Freshwater’s  Arguments for Reconsideration

Freshwater argues throughout his motion that the effect of the Court’s ruling, which he claims is full of factual errors, is to forever lower the standards for terminating teachers under R.C. 3319.16. Whereas he claims before this, teachers could only be fired for serious, immoral conduct, now, he argues, teachers can be fired simply for not understanding or following unclear administrative orders, or “because their personal belief systems offend the wrong people.”  He also asks the Court to decide the constitutional questions it avoided in its merit decision.

The short version of Freshwater’s argument is that he always tried to do everything he was told, but was bewildered by the many directives and orders he was given, and bombarded by unclear and sometimes unconstitutional orders.  The Court found otherwise, except for the order to remove his personal Bible.

Freshwater rehashes two of the grounds for the finding of insubordination against him—the refusal to remove the two library books from the lab table in his science class and the Bush poster from his classroom. Rehash is the operative word here.

Here’s an example of Freshwater’s re-spin about the library books. Taking them out was “an attempt to procure materials that he assumed would be beyond the administration’s reproach in order to mitigate the effects of an order that interfered with his constitutionally protected religious freedom.”  As for the poster, well, he didn’t remove it because he didn’t think the administration objected to it.  And it was widely viewed as patriotic rather than religious. And other teachers had it in their classrooms, too. The thing, is though, that we heard all this before, and the majority didn’t buy it.

School Board’s Response

In opposition, the School Board’s position is that Freshwater is doing nothing but re-arguing his case, which is improper in a motion for reconsideration. The Board responded that in filing this motion, Freshwater “ fails to present any new arguments, explanations, or theories. Again and again he tells this Court he did not understand the directions, did not intend to disobey, and was not insubordinate.
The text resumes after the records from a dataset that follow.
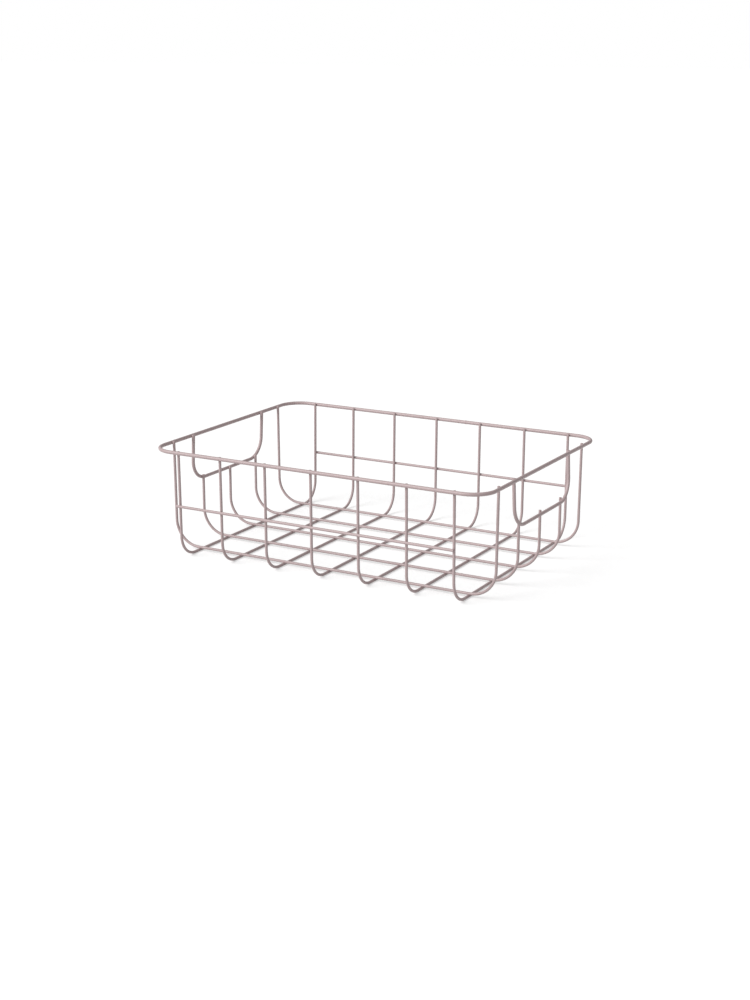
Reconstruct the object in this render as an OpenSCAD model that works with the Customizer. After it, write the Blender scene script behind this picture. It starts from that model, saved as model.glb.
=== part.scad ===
// Wire locker basket of bent and resistance-welded steel wire, powder coated.
// Every diameter is over the coating. The origin is at the middle of the footprint, on the plane
// that the basket rests on: X runs along its length, Y towards its back and Z up.

/* [Overall size] */
// Length over the rim wire
basket_length = 400; // [380:1:480]
// Width over the rim wire
basket_width = 290; // [260:1:360]
// Height from the resting plane to the top of the rim
basket_height = 120; // [110:1:180]

/* [Wire] */
// Diameter of the rim wire
rim_wire_d = 4; // [3.4:0.1:6]
// Diameter of the handle wire
handle_wire_d = 3.7; // [3.2:0.1:5]
// Diameter of the floor, wall and rail wires
grid_wire_d = 3; // [2.4:0.1:4]

/* [Bends] */
// Radius of the rim's corners, to the middle of the wire
rim_corner_r = 25; // [15:0.5:30]
// Radius of the cross wires' bends, to the middle of the wire
cross_bend_r = 24; // [16:0.5:30]
// Radius of the long wires' bends, to the middle of the wire
long_bend_r = 28; // [20:0.5:32]
// Radius of the handles' lower corners, to the middle of the wire
handle_bend_r = 23; // [12:0.5:26]
// How much further in the long sides stand at the floor than at the rim
side_taper = 1.5; // [0:0.1:8]
// How much further in the short ends stand at the floor than at the rim
end_taper = 1.1; // [0:0.1:8]

/* [Grid] */
// Outer cross wires: flat run of the long wires left beyond the middle of the cross wire
cross_edge = 1.8; // [1.2:0.1:12]
// Outer long wires: flat run of the cross wires left beyond the middle of the long wire
long_edge = 9.7; // [1.2:0.1:16]
// How much narrower the outermost gaps between cross wires are than the inner ones
cross_gap_less = 2.5; // [0:0.1:8]
// How much narrower the outermost gaps between long wires are than the inner ones
long_gap_less = 1; // [0:0.1:8]

/* [Rails and handles] */
// Height of the middle of the side rails over the resting plane
rail_height = 59; // [40:0.5:90]
// How far a rail's ends stand past the outer cross wires
rail_overhang = 0.5; // [0:0.1:6]
// How far the front rail sits off the middle, to the right
front_rail_shift = -1.2; // [-1.2:0.1:1.2]
// Width of a handle between the middles of its legs
handle_width = 138; // [124:1:180]
// Depth of a handle from the middle of the rim to the middle of its bar
handle_drop = 51; // [36:0.5:60]

/* [Welds and wire ends] */
// How far two crossing wires are pressed into each other at a weld
weld_set_down = 0.4; // [0.2:0.05:0.6]
// How far a weld's collar of pressed-out steel stays inside the sides of the thin wire
weld_collar_inset = 0.25; // [0.1:0.05:0.6]
// How far the ring at the rim's butt weld stands proud of the wire
butt_weld_h = 0.25; // [0.1:0.05:0.6]
// Length of the ring at the rim's butt weld
butt_weld_length = 2.6; // [1:0.1:5]
// Distance of the rim's butt weld from the middle of the back side
butt_weld_x = 36; // [32:1:48]
// Ends of the cross wires below the top of the rim
cross_tip_drop = 0.6; // [0.4:0.1:2]
// Ends of the outer long wires below the top of the rim
long_tip_drop = 0.2; // [0.1:0.1:2]
// Ends of the handle legs below the top of the rim
handle_tip_drop = 0.5; // [0.4:0.1:2]
// Ends of the inner long wires above the handle bar
bar_tip_rise = 1.1; // [0.4:0.1:6]
// Rounding that the coating gives to the edge of a cut wire end
end_round = 0.35; // [0.1:0.05:0.8]

/* [Hidden] */
$fn = 32;
coat_colour = "RosyBrown";

// How far the ball that joins a leaning leg to its bend stands proud of the wire
joint_h = 0.01;

// Wire radii
rim_r = rim_wire_d / 2;
handle_r = handle_wire_d / 2;
grid_r = grid_wire_d / 2;

// Distances between the middles of two wires that are welded across each other
grid_on_grid = 2 * grid_r - weld_set_down;
grid_on_rim = grid_r + rim_r - weld_set_down;
grid_on_handle = grid_r + handle_r - weld_set_down;
handle_on_rim = handle_r + rim_r - weld_set_down;
collar_r = grid_r - weld_collar_inset;

// Rim: the rectangle of its middle line
rim_x = basket_length / 2 - rim_r;
rim_y = basket_width / 2 - rim_r;
rim_z = basket_height - rim_r;

// Cross wires: their legs lean out to the inside of the rim's long sides
cross_z = grid_r;
cross_top_y = rim_y - grid_on_rim;
cross_foot_y = cross_top_y - side_taper;
cross_lean = atan(side_taper / (rim_z - cross_z));
cross_flat_y = cross_foot_y - setback(cross_bend_r, cross_lean);

// Long wires: they lie on the cross wires, and the legs of the outer two lean out to the rim's short sides
long_z = cross_z + grid_on_grid;
long_top_x = rim_x - grid_on_rim;
long_foot_x = long_top_x - end_taper;
long_lean = atan(end_taper / (rim_z - long_z));
long_flat_x = long_foot_x - long_bend_r;

// Handles: legs welded inside the rim, bar outside the inner long wires, whose legs stand upright
bar_z = rim_z - handle_drop;
bar_x = long_foot_x + grid_on_handle;
handle_top_x = rim_x - handle_on_rim;
handle_lean = atan((bar_x - handle_top_x) / handle_drop);
bar_flat_y = handle_width / 2 - handle_bend_r;

// Places of the cross wires along X and of the long wires along Y, from the first to the last
cross_half_count = 3;
long_half_count = 2;
cross_end_x = long_flat_x - cross_edge;
long_end_y = cross_flat_y - long_edge;
cross_xs = places(cross_half_count, cross_end_x, cross_gap_less);
long_ys = places(long_half_count, long_end_y, long_gap_less);

// Rails: outside the legs of the cross wires
rail_y = cross_foot_y + (rail_height - cross_z) * tan(cross_lean) + grid_on_grid / cos(cross_lean);
rail_half_length = cross_end_x + grid_r + rail_overhang;

// Even places on both sides of the middle, the outermost gaps narrower than the others
function places(half_count, end, gap_less) =
    let (pitch = (end + gap_less) / half_count)
    [for (k = [-half_count:half_count]) abs(k) == half_count ? sign(k) * end : k * pitch];

// A length to the nearest micrometre, so that a straight run and a bend meet exactly
function to_micron(length) = round(length * 1000) / 1000;

// Length of straight wire that a bend of this radius takes from a corner whose leg leans out
function setback(bend_r, lean) = bend_r * tan((90 - lean) / 2);

// Height of the middle of a handle's bar at a distance from its middle, also where its corner rises
function bar_height(y) =
    let (in_bend = max(0, abs(y) - bar_flat_y))
    bar_z + handle_bend_r - sqrt(pow(handle_bend_r, 2) - pow(in_bend, 2));

// Cut end of a wire, from z = 0 up to z = end_round
module wire_end(wire_r) {
    rotate_extrude() {
        square([wire_r - end_round, end_round]);
        translate([wire_r - end_round, 0]) intersection() {
            circle(end_round);
            square(end_round);
        }
    }
}

// Straight wire from z = 0 up to its cut end
module straight_wire(wire_r, length) {
    cylinder(r = wire_r, h = length - end_round);
    translate([0, 0, length - end_round]) wire_end(wire_r);
}

// Wire bent up at both ends, in the XZ plane, the middle of its floor run at the origin. run_half reaches
// from there to the corner that the floor run and a leg would make unbent, and leg from that corner to the
// cut end. Where the legs lean out, a ball in the wire joins each of them to its bend.
module bent_wire(wire_r, bend_r, run_half, lean, leg) {
    back = setback(bend_r, lean);
    flat_half = to_micron(run_half - back);
    rotate([0, 90, 0]) cylinder(r = wire_r, h = 2 * flat_half, center = true);
    for (side = [0, 1]) mirror([side, 0, 0]) translate([flat_half, 0, bend_r]) {
        rotate([90, 0, 0])
            rotate([0, 0, -90])
            rotate_extrude(angle = 90 - lean) translate([bend_r, 0]) circle(wire_r);
        rotate([0, lean, 0]) translate([bend_r, 0, 0]) {
            straight_wire(wire_r, leg - back);
            if (lean > 0) sphere(wire_r + joint_h);
        }
    }
}

// Collar of steel pressed out round a weld: from the middle of one wire, along z, to that of the other
module weld_collar(distance) {
    cylinder(r = collar_r, h = distance);
}

// Rim ring without its butt weld
module rim_ring() {
    flat_x = rim_x - rim_corner_r;
    flat_y = rim_y - rim_corner_r;
    for (side = [-1, 1]) {
        translate([0, side * rim_y, rim_z])
            rotate([0, 90, 0]) cylinder(r = rim_r, h = 2 * flat_x, center = true);
        translate([side * rim_x, 0, rim_z])
            rotate([90, 0, 0]) cylinder(r = rim_r, h = 2 * flat_y, center = true);
    }
    for (corner = [0:3]) {
        turn = corner * 90;
        across = corner == 0 || corner == 3 ? 1 : -1;
        along = corner < 2 ? 1 : -1;
        translate([across * flat_x, along * flat_y, rim_z])
            rotate([0, 0, turn])
            rotate_extrude(angle = 90) translate([rim_corner_r, 0]) circle(rim_r);
    }
}

// Ring of pressed-out steel where the rim wire's two ends are butt-welded, a shallow barrel along z
module butt_weld() {
    half = butt_weld_length / 2;
    barrel_r = (pow(half, 2) + pow(butt_weld_h, 2)) / (2 * butt_weld_h);
    rotate_extrude() intersection() {
        translate([rim_r + butt_weld_h - barrel_r, 0]) circle(barrel_r);
        translate([0, -half]) square([rim_r + butt_weld_h, butt_weld_length]);
    }
}

module rim() {
    color(coat_colour) {
        rim_ring();
        translate([butt_weld_x, rim_y, rim_z]) rotate([0, 90, 0]) butt_weld();
    }
}

// Handle at the right-hand end before it is seated: its plane leans out so that the bar clears the inner wires
module handle_wire() {
    leg = (handle_drop + rim_r - handle_tip_drop) / cos(handle_lean);
    translate([bar_x, 0, bar_z])
        rotate([0, -handle_lean, 0])
        rotate([0, 0, 90])
        bent_wire(handle_r, handle_bend_r, handle_width / 2, 0, leg);
}

// One handle, its leg ends seated in the rim; side is -1 for the left-hand end and 1 for the right-hand one
module handle(side) {
    color(coat_colour) mirror([side < 0 ? 1 : 0, 0, 0]) difference() {
        union() {
            handle_wire();
            for (end = [-1, 1])
                translate([handle_top_x, end * handle_width / 2, rim_z])
                    rotate([0, 90, 0]) weld_collar(handle_on_rim);
        }
        rim_ring();
    }
}

// Cross wire before it is seated in the rim
module cross_wire_blank(x) {
    leg = (basket_height - cross_tip_drop - cross_z) / cos(cross_lean);
    translate([x, 0, cross_z])
        rotate([0, 0, 90])
        bent_wire(grid_r, cross_bend_r, cross_foot_y, cross_lean, leg);
}

// One cross wire, its ends seated in the rim
module cross_wire(index) {
    x = cross_xs[index];
    color(coat_colour) difference() {
        union() {
            cross_wire_blank(x);
            for (end = [-1, 1])
                translate([x, end * cross_top_y, rim_z])
                    rotate([-end * 90, 0, 0]) weld_collar(grid_on_rim);
        }
        rim_ring();
    }
}

// One long wire, seated on the cross wires and at each end in the rim or in the handle bar
module long_wire(index) {
    y = long_ys[index];
    outer = abs(index - long_half_count) == long_half_count;
    lean = outer ? long_lean : 0;
    seat_x = outer ? long_top_x : long_foot_x;
    seat_z = outer ? rim_z : bar_height(y);
    end_z = outer ? basket_height - long_tip_drop : seat_z + handle_r + bar_tip_rise;
    color(coat_colour) difference() {
        union() {
            translate([0, y, long_z])
                bent_wire(grid_r, long_bend_r, long_foot_x, lean, (end_z - long_z) / cos(lean));
            for (x = cross_xs)
                translate([x, y, cross_z]) weld_collar(grid_on_grid);
            for (end = [-1, 1])
                translate([end * seat_x, y, seat_z])
                    rotate([0, end * 90, 0]) weld_collar(outer ? grid_on_rim : grid_on_handle);
        }
        for (x = cross_xs)
            translate([x, y, cross_z])
                rotate([90, 0, 0]) cylinder(r = grid_r, h = 4 * grid_wire_d, center = true);
        if (outer) rim_ring();
        else for (side = [0, 1]) mirror([side, 0, 0]) handle_wire();
    }
}

// One side rail, seated on the legs of the cross wires; side is -1 for the front and 1 for the back,
// and shift moves the wire itself along its welds
module rail(side, shift) {
    color(coat_colour) mirror([0, side < 0 ? 1 : 0, 0]) difference() {
        union() {
            for (end = [0, 1]) mirror([end, 0, 0])
                translate([0, rail_y, rail_height])
                    rotate([0, 90, 0]) straight_wire(grid_r, rail_half_length + (end == 0 ? shift : -shift));
            for (x = cross_xs)
                translate([x, rail_y, rail_height])
                    rotate([90 - cross_lean, 0, 0]) weld_collar(grid_on_grid);
        }
        for (x = cross_xs)
            translate([x, cross_foot_y, cross_z])
                rotate([-cross_lean, 0, 0])
                translate([0, 0, rail_height - cross_z])
                cylinder(r = grid_r, h = 4 * grid_wire_d, center = true);
    }
}

rim();
handle(-1);  // handle_left
handle(1);  // handle_right
for (index = [0:2 * cross_half_count])
    cross_wire(index);
for (index = [0:2 * long_half_count])
    long_wire(index);
rail(-1, front_rail_shift);  // front_rail
rail(1, 0);  // back_rail
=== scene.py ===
"""Looks of a wire basket: bent and resistance-welded steel wire with a satin powder coat.

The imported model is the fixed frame, in metres: X along the basket's length, Y towards its back and Z up.
"""

import math

import bpy
from mathutils import Matrix, Vector

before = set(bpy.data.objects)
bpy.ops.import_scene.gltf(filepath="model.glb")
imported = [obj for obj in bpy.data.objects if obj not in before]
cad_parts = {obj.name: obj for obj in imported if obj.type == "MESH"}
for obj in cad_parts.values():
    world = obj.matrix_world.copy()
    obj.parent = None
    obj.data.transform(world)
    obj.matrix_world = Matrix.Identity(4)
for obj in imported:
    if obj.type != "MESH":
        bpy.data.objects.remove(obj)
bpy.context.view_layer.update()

MM = 0.001

# The photograph, and the camera fitted to it
IMAGE_WIDTH = 750
IMAGE_HEIGHT = 1000
SENSOR = 36
FOCAL_PX = 1692.6
CENTRE_PX = (380.35, 501.57)
PITCH = math.radians(15.29)
YAW = math.radians(29.12)
ROLL = math.radians(-0.107)
TARGET_HEIGHT = 60 * MM
TARGET_OFFSET = (-3.19 * MM, -6.88 * MM)
DISTANCE = 1853.5 * MM
CAMERA_REACH = 50

# The stage: a floor far larger than the basket, and even light from all round
FLOOR_SIZE = 60.0
FLOOR_COLOUR = "#DCDCDC"
FLOOR_LIFT = 0.4
WORLD_COLOUR = "#FFFFFF"
WORLD_STRENGTH = 0.42
WORLD_STRENGTH_SEEN = 1.0

# The key light: where it shines from, the angle in degrees that it fills, and its strength
KEY_FROM = (-0.75, -1.0, 0.9)
KEY_ANGLE = 40
KEY_STRENGTH = 2.7

# Powder coat, from the photograph
COAT_COLOUR = "#B9A6A6"
COAT_COLOUR_DEEP = "#B09C9C"
COAT_ROUGHNESS = 0.42
COAT_IOR = 1.5
ORANGE_PEEL = 0.9 * MM
ORANGE_PEEL_DEPTH = 0.012 * MM
ORANGE_PEEL_DETAIL = 1
TONE_PATCH = 45 * MM
TONE_DETAIL = 2

# The mix node's sockets for colours, which share their names with its sockets for numbers
MIX_FIRST = 6
MIX_SECOND = 7
MIX_RESULT = 2


def linear(hex_colour):
    """An sRGB hex colour as the linear RGBA that a shader takes."""
    values = [int(hex_colour[i:i + 2], 16) / 255 for i in (1, 3, 5)]
    return [v / 12.92 if v <= 0.04045 else ((v + 0.055) / 1.055) ** 2.4 for v in values] + [1]


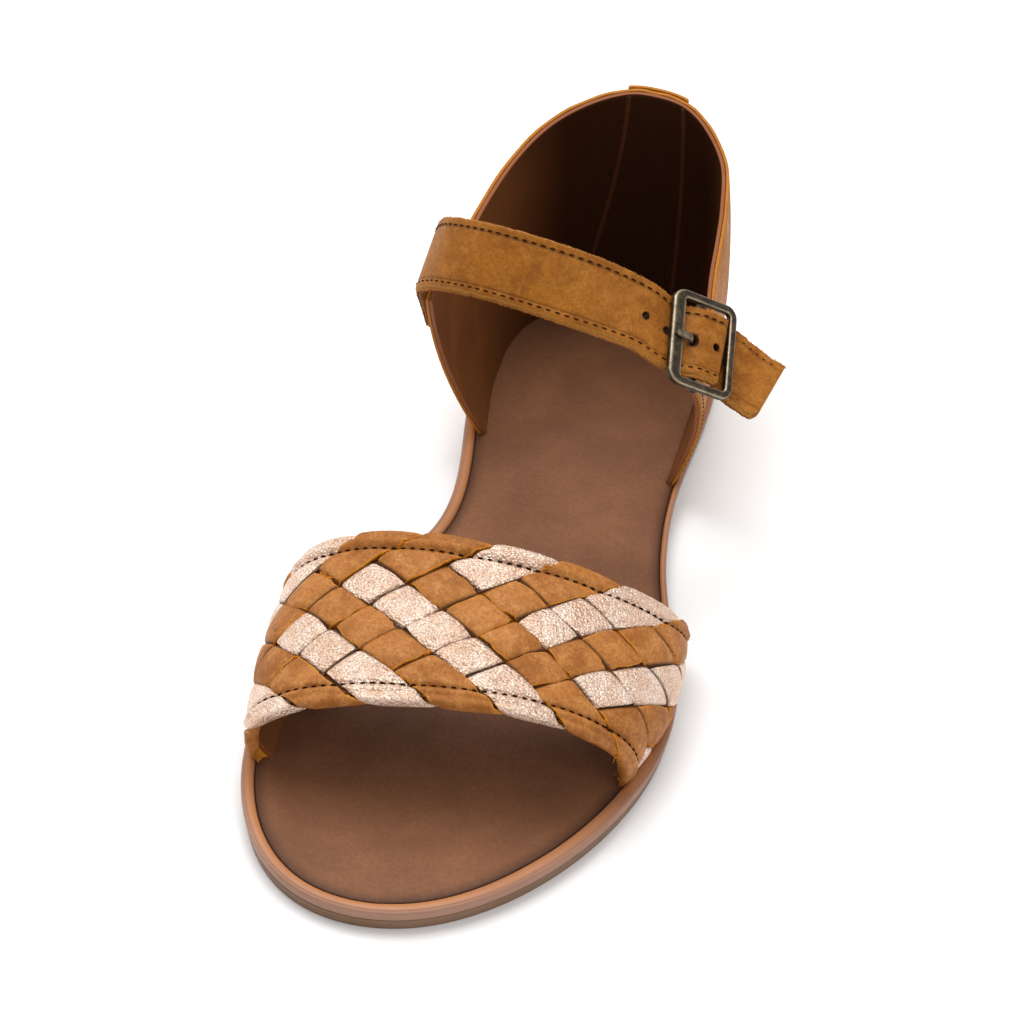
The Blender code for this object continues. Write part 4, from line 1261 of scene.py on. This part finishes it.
class Strap:
    """The strap's outer face by distance along and across it."""

    def __init__(self):
        self.stations = strap_stations()
        distances = self.stations[0]
        self.first, self.last = distances[0], distances[-1]
        # Samples of the medial arm's outer face, for the sewn end that lies on it.
        place, share = np.meshgrid(np.linspace(0, 2.6, 40), np.linspace(0.3, 1.0, 60))
        self.arm = counter_point(place.ravel(), share.ravel())
        self.arm_normals = counter_normal(place.ravel(), share.ravel())
        self.tree = kdtree.KDTree(len(self.arm))
        for i, p in enumerate(self.arm):
            self.tree.insert(p, i)
        self.tree.balance()

    def settled(self, points, distance, depth):
        """Points near the sewn end moved onto the arm; depth is measured from the strap's back."""
        points = points.copy()
        flat = points.reshape(-1, 3)
        distances, depths = distance.ravel(), np.broadcast_to(depth, distance.shape).ravel()
        for k in np.where(distances < self.first + LAP_END)[0]:
            i = self.tree.find(flat[k])[1]
            normal = self.arm_normals[i]
            height = (flat[k] - self.arm[i]) @ normal
            pull = 1 - smooth((distances[k] - self.first - LAP_FLAT) / (LAP_END - LAP_FLAT))
            flat[k] += normal * (0.08 + depths[k] - height) * pull
        return flat.reshape(points.shape)

    def frame(self, distance):
        """Point, direction across and outward direction at a distance from the buckle."""
        distances, points, across, out = self.stations
        distance = np.asarray(distance, float)
        place = np.interp(distance, distances, np.arange(len(distances)))
        point = through(points, place)
        across = unit(through(across, place))
        out = unit(through(out, place))
        # It rises gently from the front bar and bends down sharply before the far one.
        near_share = np.cos(np.pi * distance / (2 * BUCKLE_REACH)) ** 2
        far_share = 1 - smooth((distance / BUCKLE_REACH - 0.60) / 0.34)
        rise = WEAVE_RISE * np.where(distance < 0, near_share, far_share)
        rise = np.where(np.abs(distance) < BUCKLE_REACH, rise, 0.0)
        return point + out * rise[..., None], across, out

    def point(self, distance, offset, height):
        """A point by its distance along, offset across and height over the outer face."""
        point, across, out = self.frame(distance)
        points = (point + across * np.asarray(offset)[..., None]
                  + out * np.asarray(height)[..., None])
        return self.settled(points, distance, height + STRAP_OUTER + STRAP_LINING)


def strap_outline_shift(offset):
    """How far the free tip's lower corner is rounded back."""
    near = np.clip((-offset - (STRAP_WIDTH / 2 - 3.2)) / 3.2, 0, 1)
    return TIP_CORNER * (1 - np.sqrt(np.clip(1 - near ** 2, 0, 1)))


def build_strap_layers(strap):
    """The tan layer and its backing, with the buckle holes."""
    half_width = STRAP_WIDTH / 2
    length = strap.last - strap.first
    along = edge_rows(strap.first, strap.last, int(length / STRAP_FINE), length)
    seam = half_width - STITCH_INSET + np.array([-0.8, -0.5, -0.25, 0.0, 0.25, 0.5, 0.8])
    columns = np.sort(np.concatenate([edge_rows(-half_width, half_width, 20, STRAP_WIDTH, 0.7),
                                      seam, -seam]))
    distance, offset = np.meshgrid(along, columns, indexing="ij")
    share = smooth((distance - (strap.last - 12)) / 12)
    distance = distance - strap_outline_shift(offset) * share
    border = np.minimum(half_width - np.abs(offset),
                        np.minimum(distance - strap.first, strap.last - distance))
    fall = rolled(border, 0.7, 0.5)
    # Both long edges are cut a little unevenly.
    chance = np.random.default_rng(11)
    jag = chance.normal(0, 0.07, (len(along), 2))
    jag += 0.10 * np.sin(along * 0.9)[:, None] * np.array([1, -0.7])
    ragged = offset + np.where(offset > 0, jag[:, :1], jag[:, 1:]) * smooth(
        (np.abs(offset) - half_width + 0.8) / 0.8)
    sewn = np.exp(-((half_width - np.abs(offset) - STITCH_INSET) / 0.42) ** 2)
    crown = 0.16 * (1 - (offset / half_width) ** 2)
    low = smooth((-offset - 5.0) / (half_width - 5.5))
    # Painted shade darkens the steep bend beside the buckle's far bar, where the strap dives under
    # it.
    crevice_shade = 0.85 * np.exp(-((distance - 0.92 * BUCKLE_REACH) / (0.14 * BUCKLE_REACH)) ** 4)
    worn = 0.75 * np.clip(1 - border / 0.6, 0, 1)

    def layer(name, material, slot, middle, half, inset, slopes, dip, lift, deep, bulge):
        """One layer; slopes move its outer and inner face outward along the lower edge."""
        wide = ragged * (1 - inset / half_width)
        top = strap.point(distance, wide + slopes[0] * low, middle + half * fall - dip + lift)
        bottom = strap.point(distance, wide + slopes[1] * low, middle - half * fall + lift * 0.5)
        build = Build()
        build.slab(top, bottom, bulge=bulge, worn=worn, deep=deep)
        return build.make(name, material, slot, "ankle_strap")

    # The lower cut edge slopes outward, so the raw side of the leather shows.
    pieces = [
        # The tan layer's painted shade runs along its sewn lines and in that bend.
        layer("strap_leather", STRAP_TAN, "tan_leather", -STRAP_OUTER / 2, STRAP_OUTER / 2,
              0.55, (0.50, -0.55), 0.20 * sewn, crown, np.maximum(0.42 * sewn, crevice_shade), 0.5),
        layer("strap_backing", LINING, "lining_leather", -STRAP_OUTER - STRAP_LINING / 2 - 0.02,
              STRAP_LINING / 2, 0.60, (-0.55, -0.35), 0.0, crown * 0.6, 0 * sewn, 0.1),
    ]
    punch_holes(pieces, strap)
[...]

But the Court has heard this all before – in Freshwater’s merit and reply briefs. ”

Where Freshwater characterizes the placing of the two library books on the lab table as quietly maintaining a source of comfort and personal inspiration, the Board describes it as “a flagrant thumbing of his nose” at the authorities.

The Board also argues that insubordination is not a novel ground for disciplining a teacher and can indeed be a basis for termination for good and just cause under Ohio law.

Disposition of Motion

In denying the motion for reconsideration, Chief Justice O’Connor, and Justices French, O’Neill, and Lanzinger wrote nothing. That is the norm with such motions.  But Justice O’Donnell did write a few paragraphs for the three dissenters.   This dissent was also a re-hash, with one exception.

Justice O’Donnell again chides the majority for ignoring the Constitutional questions in the case, and for ignoring Freshwater’s defenses. He does not believe insubordination was proven in the case. To O’Donnell, the evidence in the record does show that Freshwater did remove many religious items from his classroom when told to do so.  He notes that no other teachers had to remove the Bush poster from their classrooms. And he accepts Freshwater’s position that the two library books were for his personal inspiration.

Freshwater’s Personal Bible

In the merit decision in the Freshwater case, Chief Justice O’Connor and Justices French and O’Neill found that the principal’s order to Freshwater to remove his personal Bible from his desk was a violation of his Free Exercise rights under the First Amendment, and thus his disobedience of that order could not be considered insubordination or form part of the reason for firing him. Justice Lanzinger did not join this part of the lead opinion, but Justice Pfeifer expressly stated in his solo dissent that he did.  Justice O’Donnell wrote the other dissent in the merit decision, for himself and Justices Pfeifer and Kennedy. While it was certainly implicit in that dissent that the dissenters clearly thought the order to Freshwater to remove his personal Bible from his desk was an improper one, O’Donnell never expressly said that or joined O’Connor, French and O’Neill on that point, as Pfeifer did. (¶ 104 of Pfeifer’s dissent- “The central piece of the insubordination claim against Freshwater—that he refused to remove his Bible from his desk—has been determined by this court (by the three members of the court that concur in the lead opinion and by at least one other justice, myself) to be an invalid cause for discipline.”)

Justice O’Donnell has cleaned that up in the reconsideration dissent, noting, “notably, six members of this court have upheld Freshwater’s constitutional right to have his Bible in his classroom.” (emphasis added.)

Concluding Observations   

Having sat on an intermediate appeals court for six years, I think it is fair to say that most motions for reconsideration present nothing new, but rather try just one more bite at the apple.  The motion in this particular case seemed to me like nothing more than a re-hash.  Right call by the majority, I’d say.